Property acquired either by one party or both parties during a marriage is considered as marital property and therefore joint property of the parties to a marriage.
Property acquired before marriage and post marriage were not acquired during marriage and therefore not marital property. Gifts and inheritances received by one spouse are also not marital property because the other spouse cannot be said to have contributed to their acquisition in any way. This notwithstanding, if by conduct or agreement, the spouse(s) compromise the properties such that it is reasonable to conclude that they intend such properties to be joint property, then these may come under the umbrella of marital property.

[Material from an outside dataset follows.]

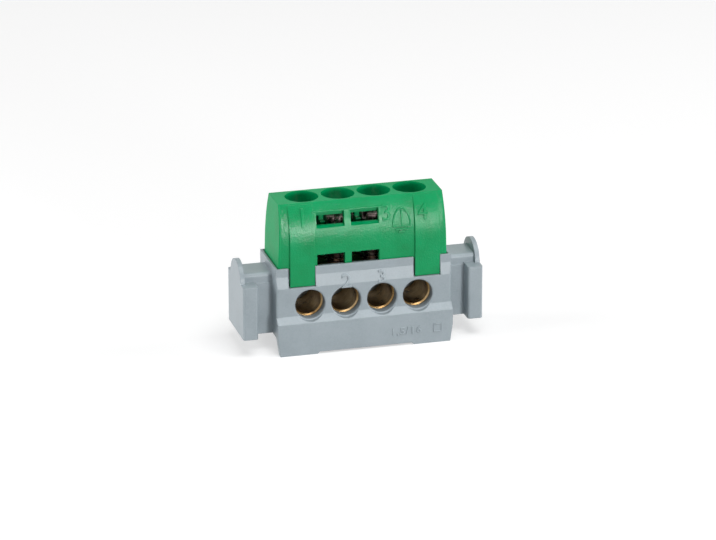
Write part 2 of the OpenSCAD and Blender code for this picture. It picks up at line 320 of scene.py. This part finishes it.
def makeScrew(spec):
    low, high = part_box("screw_1")
    headR = (high.x - low.x) / 2
    headZ = high.z - spec["head"]
    # head, with a rounded rim and a small edge below
    start()
    bpy.ops.mesh.primitive_cylinder_add(
        vertices=72, radius=headR, depth=spec["head"], location=(0, 0, headZ + spec["head"] / 2))
    head = bpy.context.object
    settle(head)
    pickEdges(head, lambda c, d: c.z > high.z - 1e-6 and d.length < headR)
    bpy.ops.mesh.bevel(offset=spec["rim"], segments=4, affect="EDGES")
    done()
    pickEdges(head, lambda c, d: c.z < headZ + 1e-6 and d.length < headR)
    bpy.ops.mesh.bevel(offset=spec["rim"] / 3, segments=2, affect="EDGES")
    done()
    # crossed slots with sloping floors, and the pit in the middle
    for turn in (0, math.pi / 2):
        start()
        bpy.ops.mesh.primitive_cube_add(size=1, location=(0, 0, high.z))
        cutter = bpy.context.object
        cutter.scale = (headR * 2.4, spec["slot"], spec["slotDepth"] * 2)
        cutter.rotation_euler.z = turn
        settle(cutter)
        pickEdges(cutter, lambda c, d: c.z < high.z - 1e-6 and d.z ** 2 < 1e-12)
        bpy.ops.mesh.bevel(offset=spec["slotEdge"], segments=2, affect="EDGES")
        done()
        modify(head, "BOOLEAN", operation="DIFFERENCE", object=cutter, solver="EXACT")
        bpy.data.objects.remove(cutter)
    start()
    bpy.ops.mesh.primitive_cone_add(
        vertices=32, radius1=spec["pitTip"], radius2=spec["pit"], depth=spec["slotDepth"] * 1.6,
        location=(0, 0, high.z - spec["slotDepth"] * 0.72))
    cutter = bpy.context.object
    settle(cutter)
    modify(head, "BOOLEAN", operation="DIFFERENCE", object=cutter, solver="EXACT")
    bpy.data.objects.remove(cutter)
    # shank: a core with a cone, and the thread wound round it
    shoulder = low.z + spec["point"]
    start()
    bpy.ops.mesh.primitive_cylinder_add(
        vertices=48, radius=spec["shank"], depth=headZ + spec["tuck"] - low.z,
        location=(0, 0, (headZ + spec["tuck"] + low.z) / 2))
    shank = bpy.context.object
    settle(shank)
    pickEdges(shank, lambda c, d: c.z < low.z + 1e-6 and d.length < headR)
    bpy.ops.mesh.bevel(offset=spec["point"] * 0.75, segments=1, affect="EDGES")
    done()
    rise = (spec["crest"] - spec["shank"] + spec["root"]) / 1.5
    turns = int((headZ - shoulder) / spec["pitch"])
    start()
    bpy.ops.mesh.primitive_circle_add(
        vertices=3, radius=rise, rotation=(math.pi / 2, math.pi / 2, 0),
        location=(spec["crest"] - rise, 0, shoulder + spec["pitch"] * 0.3))
    thread = bpy.context.object
    settle(thread)
    modify(thread, "SCREW", axis="Z", angle=math.tau, screw_offset=spec["pitch"], iterations=turns,
           steps=36, render_steps=36, use_merge_vertices=False)
    inEdit(thread, "EDGE")
    bpy.ops.object.mode_set(mode="EDIT")
    bpy.ops.mesh.select_all(action="SELECT")
    bpy.ops.mesh.fill_holes(sides=4)
    done()
    for part in (shank, thread):
        outward(part)
    only(head)
    shank.select_set(True)
    thread.select_set(True)
    bpy.ops.object.join()
    screw = bpy.context.object
    smooth(screw, 34)
    screw.data.transform(Matrix.Translation((middleX("screw_1"), 0, 0)))
    return screw


def middleX(node):
    low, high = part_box(node)
    return (low.x + high.x) / 2


# the first screw goes to its place last, because the others are copied from it
firstScrew = makeScrew(clampScrew)
for way in (2, 3, 4, 1):
    node = f"screw_{way}"
    piece = firstScrew
    if way > 1:
        piece = firstScrew.copy()
        piece.data = firstScrew.data.copy()
        bpy.context.collection.objects.link(piece)
    piece.name = f"clamp_screw_piece_{way}"
    # each head stops at its own angle
    turn = Matrix.Rotation(math.radians(clampScrew["turns"][way]), 4, "Z")
    piece.data.transform(
        Matrix.Translation((middleX(node), 0, 0)) @ turn @ Matrix.Translation((-middleX("screw_1"), 0, 0)))
    coat(piece, "steel")
    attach(piece, f"clamp_screw_{way}")
    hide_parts(node)
print("clamp screws made")


# the curved front of the cover, and of the bands on its legs: where it starts and how far it leans
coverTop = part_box("cover")[1].z
domeFront = {"y": -5.45 * mm, "z": 20.5 * mm, "lean": 1.95 * mm}
bandFront = {"y": -5.95 * mm, "z": 20.5 * mm, "lean": 2.45 * mm}
slopeFront = {"low": (-6.4 * mm, 13.1 * mm), "high": (-6.0 * mm, 15.4 * mm)}


def onDome(obj, front):
    # lays a flat sign, drawn in X and Z with its rise in -Y, on the curved front
    rise = coverTop - front["z"]
    radius = (rise ** 2 + front["lean"] ** 2) / (2 * front["lean"])
    for v in obj.data.vertices:
        height, out = v.co.z - front["z"], -v.co.y
        turn = math.asin(min(1, height / radius))
        v.co.y = front["y"] + radius - (radius + out) * math.cos(turn)
        v.co.z = front["z"] + (radius + out) * math.sin(turn)
    obj.data.update()


def onSlope(obj, front):
    (y1, z1), (y2, z2) = front["low"], front["high"]
    for v in obj.data.vertices:
        share = max(0.0, (v.co.z - z1) / (z2 - z1))
        v.co.y += y1 + (y2 - y1) * share
    obj.data.update()


def sliced(obj, step):
    # level cuts, so that a flat sign can follow the curve
    inEdit(obj, "FACE")
    low = min(v.co.z for v in obj.data.vertices)
    high = max(v.co.z for v in obj.data.vertices)
    bpy.ops.object.mode_set(mode="EDIT")
    for i in range(1, int((high - low) / step) + 1):
        bpy.ops.mesh.select_all(action="SELECT")
        bpy.ops.mesh.bisect(plane_co=(0, 0, low + i * step), plane_no=(0, 0, 1))
    done()


# edge of every raised stroke, and the height of a figure as a share of its font's size
signEdge, figureShare = 0.04 * mm, 0.69


def raisedText(name, body, x, z, height, rise=0.2 * mm, spread=1.0, spacing=1.0):
    # lettering drawn in X and Z, whose face stands out by its rise in -Y
    start()
    bpy.ops.object.text_add(location=(0, 0, 0))
    sign = bpy.context.object
    sign.name = name
    data = sign.data
    data.body, data.size = body, height / figureShare
    data.align_x, data.align_y = "CENTER", "CENTER"
    data.space_character = spacing
    data.resolution_u = 4
    data.extrude, data.bevel_depth, data.bevel_resolution = rise - signEdge, signEdge, 1
    bpy.ops.object.convert(target="MESH")
    sign = bpy.context.object
    sign.rotation_euler.x = math.pi / 2
    settle(sign)
    low = Vector([min(v.co[i] for v in sign.data.vertices) for i in range(3)])
    high = Vector([max(v.co[i] for v in sign.data.vertices) for i in range(3)])
    size = height / (high.z - low.z)
    sign.data.transform(Matrix.Translation((x, 0, z)) @ Matrix.Diagonal((size * spread, 1, size, 1))
                        @ Matrix.Translation((-(low.x + high.x) / 2, 0, -(low.z + high.z) / 2)))
    outward(sign)
    return sign


coverSigns = {
    "sign_way_1": ("1", -11.6, 26.35, 3.4, bandFront),
    "sign_way_3": ("3", 4.65, 26.0, 3.1, domeFront),
    "sign_way_4": ("4", 11.65, 25.65, 2.9, bandFront)}
for name, (body, x, z, height, front) in coverSigns.items():
    sign = raisedText(name, body, x * mm, z * mm, height * mm)
    sliced(sign, 0.4 * mm)
    onDome(sign, front)
    smooth(sign, 40)
    coat(sign, "green_moulding")
    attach(sign, "block")

baseSigns = {
    "sign_base_2": ("2", -3.45, 13.7, 2.7),
    "sign_base_3": ("3", 3.42, 13.92, 2.45)}
for name, (body, x, z, height) in baseSigns.items():
    sign = raisedText(name, body, x * mm, z * mm, height * mm, 0.22 * mm, 1.12)
    sliced(sign, 0.3 * mm)
    onSlope(sign, slopeFront)
    smooth(sign, 40)
    coat(sign, "grey_moulding")
    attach(sign, "block")
print("way numbers made")


wireRange = {
    "x": 8.0 * mm, "z": 2.85 * mm, "height": 1.75 * mm, "rise": 0.14 * mm, "squareX": 14.1 * mm,
    "squareUp": 0.15 * mm, "side": 1.5 * mm, "line": 0.22 * mm, "squareRise": 0.12 * mm}


def bar(width, height, x, z, rise, turn=0.0):
    # one stroke of a drawn sign, with a small bevel round its face
    start()
    bpy.ops.mesh.primitive_cube_add(size=1, location=(x, 0, z))
    stroke = bpy.context.object
    stroke.scale = (width, 2 * rise, height)
    stroke.rotation_euler.y = turn
    settle(stroke)
    pickEdges(stroke, lambda c, d: c.y < -rise + 1e-7)
    bpy.ops.mesh.bevel(offset=signEdge, segments=1, affect="EDGES")
    done()
    return stroke


def joined(name, parts):
    only(parts[0])
    for part in parts[1:]:
        part.select_set(True)
    bpy.ops.object.join()
    whole = bpy.context.object
    whole.name = name
    return whole


def makeWireRange(spec):
    sign = raisedText(
        "sign_wire_range", "1,5/16", spec["x"], spec["z"], spec["height"], spec["rise"], 1.05, 1.15)
    # the square that stands for square millimetres
    side, line, half = spec["side"], spec["line"], spec["side"] / 2
    x, z = spec["squareX"], spec["z"] + spec["squareUp"]
    strokes = [bar(side, line, x, z + way * half, spec["squareRise"]) for way in (1, -1)]
    strokes += [bar(line, side + line, x + way * half, z, spec["squareRise"]) for way in (-1, 1)]
    sign = joined("sign_wire_range", [sign, *strokes])
    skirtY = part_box("base")[0].y
    sign.data.transform(Matrix.Translation((0, skirtY, 0)))
    return sign


rangeSign = makeWireRange(wireRange)
smooth(rangeSign, 40)
coat(rangeSign, "grey_moulding")
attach(rangeSign, "block")


earthSign = {"x": 7.6 * mm, "z": 23.25 * mm, "arch": 1.65 * mm, "tall": 1.95, "line": 0.28 * mm,
             "rise": 0.2 * mm, "bars": ((3.6 * mm, 0.0), (2.7 * mm, -0.58 * mm), (1.5 * mm, -1.08 * mm))}


def makeEarthSign(spec):
    # an arch on the longest of three bars, with the conductor coming down in its middle
    parts = [bar(width, spec["line"], spec["x"], spec["z"] + z, spec["rise"]) for width, z in spec["bars"]]
    stem = spec["arch"] * 1.7
    parts.append(bar(spec["line"], stem, spec["x"], spec["z"] + stem / 2, spec["rise"]))
    steps, reach = 12, spec["arch"] * 1.02
    for i in range(steps):
        turn = math.pi * (i + 0.5) / steps
        span = math.pi / steps * math.hypot(math.sin(turn), spec["tall"] * math.cos(turn))
        parts.append(bar(
            reach * span * 1.15, spec["line"], spec["x"] + reach * math.cos(turn),
            spec["z"] + reach * spec["tall"] * math.sin(turn), spec["rise"],
            math.atan2(-spec["tall"] * math.cos(turn), -math.sin(turn))))
    sign = joined("sign_earth", parts)
    sliced(sign, 0.45 * mm)
    onDome(sign, domeFront)
    return sign


symbol = makeEarthSign(earthSign)
smooth(symbol, 40)
coat(symbol, "green_moulding")
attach(symbol, "block")
print("earth sign and wire range made")

cameraSetup = {
    "azimuth": -15.23, "elevation": 20.36, "distance": 0.792, "lens": 210.2,
    "aim": (0.34 * mm, -0.6 * mm, 13.4 * mm)}


def makeCamera(spec):
    azimuth, elevation = math.radians(spec["azimuth"]), math.radians(spec["elevation"])
    back = Vector((math.sin(azimuth) * math.cos(elevation), -math.cos(azimuth) * math.cos(elevation),
                   math.sin(elevation)))
    camera = bpy.data.objects.new("camera", bpy.data.cameras.new("camera"))
    bpy.context.scene.collection.objects.link(camera)
    camera.data.lens, camera.data.sensor_width = spec["lens"], 36.0
    camera.data.clip_start, camera.data.clip_end = 0.02, 20.0
    camera.location = Vector(spec["aim"]) + back * spec["distance"]
    camera.rotation_euler = (-back).to_track_quat("-Z", "Y").to_euler()
    bpy.context.scene.camera = camera


makeCamera(cameraSetup)


partMiddle = 14 * mm
softBoxes = {
    "left_box": {"towards": (-0.95, 0.12, 0.28), "distance": 0.60, "size": (0.40, 0.40), "level": 0.75},
    "front_box": {"towards": (0.22, -0.965, 0.11), "distance": 0.75, "size": (0.15, 0.07), "level": 0.42},
    "top_box": {"towards": (0.10, -0.32, 0.94), "distance": 0.70, "size": (0.45, 0.40), "level": 0.58},
    "right_box": {"towards": (0.92, -0.14, 0.36), "distance": 0.65, "size": (0.30, 0.30), "level": 0.40}}


def makeLight(name, spec):
    # level is what the light gives to a white surface that faces it
    data = bpy.data.lights.new(name, "AREA")
    data.shape = "RECTANGLE"
    data.size, data.size_y = spec["size"]
    data.energy = spec["level"] * math.pi ** 2 * spec["distance"] ** 2
    lamp = bpy.data.objects.new(name, data)
    bpy.context.scene.collection.objects.link(lamp)
    towards = Vector(spec["towards"]).normalized()
    lamp.location = Vector((0, 0, partMiddle)) + towards * spec["distance"]
    lamp.rotation_euler = towards.to_track_quat("Z", "Y").to_euler()
    lamp.visible_camera = False


for name, spec in softBoxes.items():
    makeLight(name, spec)


def makeWorld(ambient):
    world = bpy.data.worlds.new("studio")
    bpy.context.scene.world = world
    s = Shader(world)
    strength = s.add("MapRange", {}, {"Value": s.seenDirectly(), "To Min": ambient, "To Max": 1.0})
    s.finish(s.add("Background", {}, {"Color": (1, 1, 1, 1), "Strength": strength}), "OutputWorld")


makeWorld(0.09)


floorSpec = {"radius": 3.0, "dark": (0.54, 0.54, 0.54, 1.0), "pale": (0.56, 0.56, 0.56, 1.0), "lift": 0.52}


def makeFloor(spec):
    start()
    bpy.ops.mesh.primitive_circle_add(vertices=96, radius=spec["radius"], fill_type="NGON")
    floor = bpy.context.object
    floor.name = "floor"
    settle(floor)
    s = newShader("paleFloor")
    speck = s.noise(900.0, 2.0)
    color = s.mixed(speck, spec["dark"], spec["pale"])
    matt = s.add("BsdfPrincipled", {}, {"Base Color": color, "Roughness": 0.8, "Specular IOR Level": 0.1})
    lift = s.add("Emission", {}, {"Color": (1, 1, 1, 1), "Strength": s.seenDirectly() * spec["lift"]})
    floor.data.materials.append(s.finish(s.add("AddShader", {}, {0: matt, 1: lift})))


makeFloor(floorSpec)
bpy.context.scene.view_settings.view_transform = "Standard"
print("camera, lights and floor made")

The 50/ 50 principle will be applied in the distribution of marital property because it accords with the Constitution, common sense, and best practice. That said, it remains a presumption and can be avoided if a party can show that it is reasonable and just on the facts of a particular case, so to do.
A party that wants to avoid the ‘marital property’ tag or 50/50 distribution rule must convince the court that;
the parties had agreed (expressly or by conduct) that despite their marital status, the disputed property was to be considered or was intended as individual property,
the property was acquired in circumstances that show that the property is not joint (marital) property,
the property though marital property should not be shared in equal parts due to the existence of certain facts which will make equal sharing unfair.
To conclude, my advice is that spouses should take nothing for granted when acquiring property and should be as deliberate and as candid about their intentions as possible. The new Land Act, 2020 (Act 1036) makes some inroads in this regard but this will be the subject for another day.
Let's hear your thoughts on this very important and difficult subject.
Best wishes.
Note:
*The decision on this point is problematic for many in the legal fraternity but that discussion cannot be contained here. Important thing is that it does not undermine the equality is equity principle.